Paper thin Mandarin Pancakes are pleasantly chewy and incredibly light. These easy to make pancakes are perfect for filling with flavorful dishes like Moo Shu Pork and Peking Duck.
What Are Mandarin Pancakes?
Mandarin Pancakes (sometimes called Chinese Pancakes or Moo Shu Pancakes) are thin, light pancakes that are commonly used to serve dishes like Moo Shu Pork and Peking Duck. The pancakes are thin like a French Crepe, but have a chewier texture and a flavor similar to pasta.
How To Make Mandarin Pancakes
Mandarin Pancakes are incredibly simple to make. (You only need 3 ingredients!) But, the process is a bit different than making normal pancakes.
The dough is made from boiling water and flour. The water is worked into the flour to create a stiff, but workable dough that has a similar feel to play-doh. After the dough rests, it is divided and rolled into thin, 8 inch pancakes. This is where things start to get fun. To make the pancakes thinner and to help them steam, two pancakes are rolled out and cooked together.
Each ball of dough is flattened to roughly 3 inches. Then they pair up. One of the pair is brushed with oil and the other is placed on top. Then, the two pancakes are rolled out to 8 inches in diameter.
Cooking Mandarin Pancakes
The pancakes are then cooked in a hot, dry skillet for only 1-2 minutes per side, until they start to puff and get golden blisters on the bottom. Then, they are flipped and cooked briefly on the second side.

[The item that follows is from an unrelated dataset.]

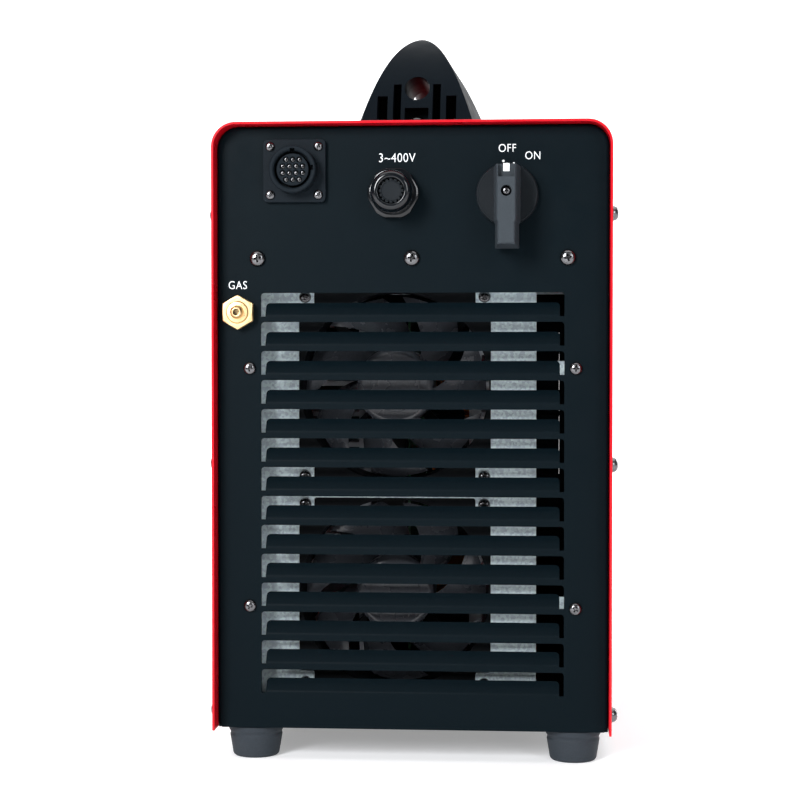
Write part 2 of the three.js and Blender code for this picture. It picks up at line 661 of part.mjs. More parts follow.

Once the pancakes are golden and puffy, they are placed in a tea towel to cool just enough so that they can be easily handled. When they are cool to the touch, it is time to find the seam that the layer of oil created between the two pancakes and gently pull them apart. This part can get tricky, so don’t worry if some of the edges end up connected to the wrong pancake, they’ll still be just as tasty wrapped around a flavorful filling.
Since these pancakes are so thin, it is important to keep them wrapped in a tea towel so they stay moist while you are cooking the remaining pancakes and serving them.
Yield: 8 pancakes
- 1 cup unbleached all-purpose flour
- ½ cup water, boiling
- 1 tsp sesame oil or peanut oil
- Sift the flour into a medium bowl.
- Slowly pour the water into the flour, stirring with a fork as you pour, until the dough starts to come together. (You may not use the entire ½ c of water.) Turn the dough out onto the counter and knead the mixture into a firm but pliable dough. If your dough is dry, sprinkle a little of the water over the dough and continue kneading until the dough is smooth and workable.
- Cover the dough with a damp tea towel and let it rest for 20-30 minutes.
- Divide the rested dough into 8 even pieces. Roll each piece into a ball. Keep the dough that you are not actively working with covered with your damp tea towel to keep it from drying out.
- Working with two balls at a time, use your hands to flatten each into a 3 inch circle.
- Using a pastry brush, brush oil onto the top of one of the pancakes and top it with the other pancake. Roll the doubled pancake into an 8 inch circle. Continue until you have 4 rolled out pairs.
- Heat an 8 inch, skillet over medium heat. Place one pancake set into the hot, dry pan. Cook the pancakes for 1-2 minutes, until is starts to bubble and the bottom is golden. Flip the pancakes and cook for an additional 1 minute on the second side, until golden.
- Remove the pancakes from the pan and wrap with a tea towel. Once they have cooled slightly but are still warm, gently separate the two. Stack the cooked pancakes and cover with a damp cloth until ready to serve.
- Continue with the remaining pancakes.
Cooked pancakes may be frozen, with a layer of parchment paper in between each pancake.
To reheat, wrap the stack of pancakes in a damp tea towel and steam them in the microwave for 30 seconds to 1 minute.